During the first steps of the ripening process, the hydraulic conductivity of the soil is usually very low and only artificial drainage keeps the surface clear of ponded water. To this end, the most suitable system is that of parallel field ditches, with spacing of the order of 10 m or more. The field ditches should be deepened gradually, in parallel with the progress of the ripening. Starting with depths of 30-40 cm, a depth of 60-70 cm normally is reached over a period of about five years.

By the time the ripening front has reached well into the subsoil (e.g., to about 60- to 70-cm depth) pipe drains also may be installed. In this way, during the rain period, the excess rainwater flows vertically through the cracks and then flows laterally, over the impermeable unripened layers, to the trenches and then down to the pipes.

The spacing to be used depends very much on the changes of the values of the hydraulic conductivity during the development of the ripening process. When a good number of ripening cracks are established, a spacing of up to 30-50 m may be used. On the whole, drainage can only remove the soil water above the field capacity. The removal of the pore water held below field capacity depends mostly on evaporative drying. This process is enhanced if there is a vegetative cover with a deep and extensive root system. Reclaimed land in northern Europe (the Netherlands, England, and parts of Germany) often is sown with reed just before emergence mainly for this reason. Reeds are followed in turn by the first crops. A grass ley, with legumes, may be sown and used for grazing sheep or cattle for some 10 years. During this time, soluble salts are leached from the surface layers to lower levels. Calcium gradually replaces sodium as the dominant ion in the cation exchange complex, organic matter accumulates, and soil structure is improved greatly. Sometimes, ripening may be considerably retarded by seepage of brackish water or seawater into the land. In such areas the process can be accelerated by intercepting the seepage in flow.

Coastal Sands and Dunes

Coastal sands represent a valuable resource not only for their own sake as wild open country with an interesting vegetation, but also as a support area for beaches and other resort facilities. Recently, they have been subjected to an enormous pressure from recreation and even mining activities.
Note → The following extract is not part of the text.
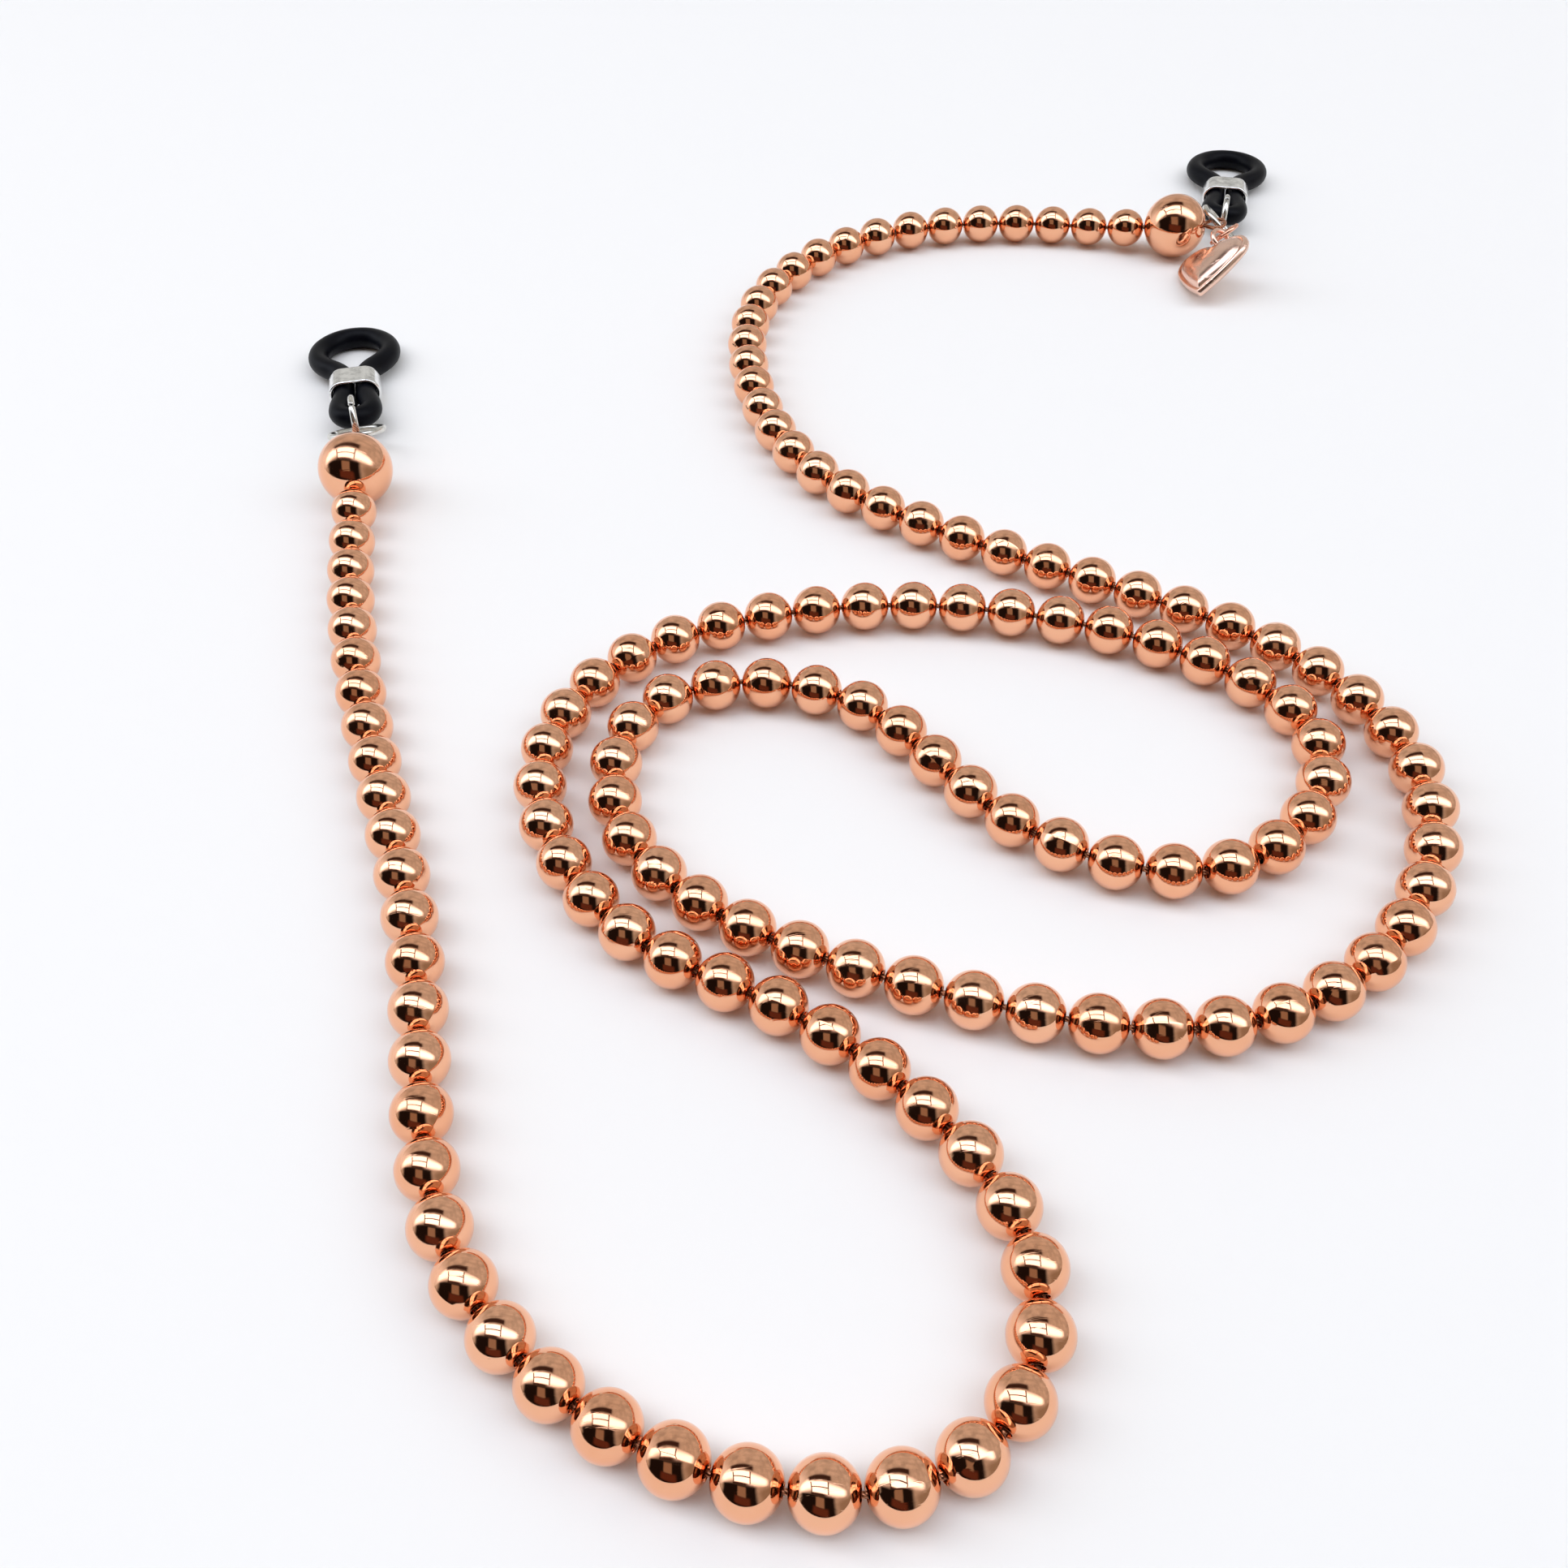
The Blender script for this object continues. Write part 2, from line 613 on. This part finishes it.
RING_WIRE_R = 0.0004
STRAND_RING_R = 0.0031
LOOP_RING_R = 0.0026
CHARM_RING_R = 0.0019
CHARM_WIRE_R = 0.0003
RING_CUT = radians(6)
RING_SEAT = 0.0057
RING_EXIT_HEIGHT = 0.0024
STRAND_RING_HEADING = [radians(105), radians(66)]
STRAND_RING_ROLL = [0.0, radians(37)]
STRAND_RING_CUT = [radians(60), radians(100)]
LOOP_RING_HEADING = [radians(103), radians(74)]
LOOP_RING_CUT = [radians(110), radians(100)]
LOOP_RING_HANG = 0.0013
RING_STEPS = 96
RING_SIDES = 20
# At a cut end the wire narrows over this share of its radius, through these (place, size) stops.
CUT_EDGE = 0.22
CUT_STOPS = [(0, 0.72), (0.35, 0.9), (1, 1.0)]

ENTRY = [END_POS[s] + RING_SEAT * direction(END_HEADING[s], END_RISE) for s in (0, 1)]
RING_DROP = asin((ENTRY[0].z - RING_EXIT_HEIGHT) / (2 * STRAND_RING_R))
RING_POS = [ENTRY[s] + STRAND_RING_R * direction(STRAND_RING_HEADING[s], -RING_DROP) for s in (0, 1)]
RING_EXIT = [ENTRY[s] + 2 * STRAND_RING_R * direction(STRAND_RING_HEADING[s], -RING_DROP) for s in (0, 1)]
LOOP_RING_POS = []
for s in (0, 1):
    over = Vector((RING_EXIT[s].x, RING_EXIT[s].y, LOOP_RING_R + RING_WIRE_R))
    LOOP_RING_POS.append(over + LOOP_RING_HANG * direction(LOOP_RING_HEADING[s]))


def jump_ring(name, place, ring_r, wire_r, cut, slot, body, node):
    """An open ring of round wire. Its two cut ends are nearly flat, with a small rounded edge."""
    start = cut + RING_CUT / 2
    turn = 2 * pi - RING_CUT
    edge = CUT_EDGE * wire_r / ring_r
    stops = [(edge * share, size) for share, size in CUT_STOPS]
    stops += [(turn * k / RING_STEPS, 1.0) for k in range(1, RING_STEPS)]
    stops += [(turn - edge * share, size) for share, size in reversed(CUT_STOPS)]
    line = [place @ (ring_r * Vector((cos(start + a), sin(start + a), 0))) for a, _ in stops]
    up = place.to_3x3() @ Vector((0, 0, 1))
    points, faces = sweep(line, circle(wire_r, RING_SIDES), up=up, scale=[size for _, size in stops])
    return new_piece(name, points, faces, slot, body, [node])


for s, name in enumerate(SIDES):
    place = aim(RING_POS[s], STRAND_RING_HEADING[s], -RING_DROP, STRAND_RING_ROLL[s])
    jump_ring("cut_ring_strand_" + name, place, STRAND_RING_R, RING_WIRE_R, STRAND_RING_CUT[s],
              "ring_metal", name + "_strand_ring", "strand_ring_" + name)
    place = aim(LOOP_RING_POS[s], LOOP_RING_HEADING[s], 0, pi / 2)
    jump_ring("cut_ring_loop_" + name, place, LOOP_RING_R, RING_WIRE_R, LOOP_RING_CUT[s],
              "ring_metal", name + "_loop_ring", "loop_ring_" + name)

# ---------------------------------------------------------------- rubber loops and sleeves

RUBBER_R = 0.0013
RUBBER_SEAT = 0.0007
RUBBER_HEIGHT = 0.0028
LOOP_HEADING = [radians(101), radians(76)]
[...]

Sand dunes generally are made up almost entirely of silica particles and usually are lacking in water, organic matter, and nutrients. Moreover, they are unstable and shift under the influence of wind and waves.

When dune areas are being reclaimed, the first step is to ensure protection from sea erosion, by wave screens or groines. At the same time, the original vegetation must be reestablished in places where it has been removed or destroyed [29, 30]. Sea lyme grass is valuable for building foredunes because it can tolerate a high degree of salinity. A number of other species that are adapted to the unfavorable coastal environment also can be planted or sown. These include sea couch, red fescue, sea oats, and beach bean. After planting, the sand surface often requires stabilization. Bituminous stabilizers are suitable for this purpose and can be very effective if applied properly. To this end, cover crops of large-seeded annuals such as cereal rye and sorghum can be very valuable if sown at a low density along with fertilizer dressings. Experience from many different parts of the world shows that, in the first year, about 100 kg/ha of nitrogen and 25 kg/ha of phosphorus (given in two or three applications) are imperative. Where it is not essential to reestablish the native vegetation, attention should be focused on shrubs, mainly legumes, that grow rapidly and can act as slow releasers of nutrients for subsequent tree planting.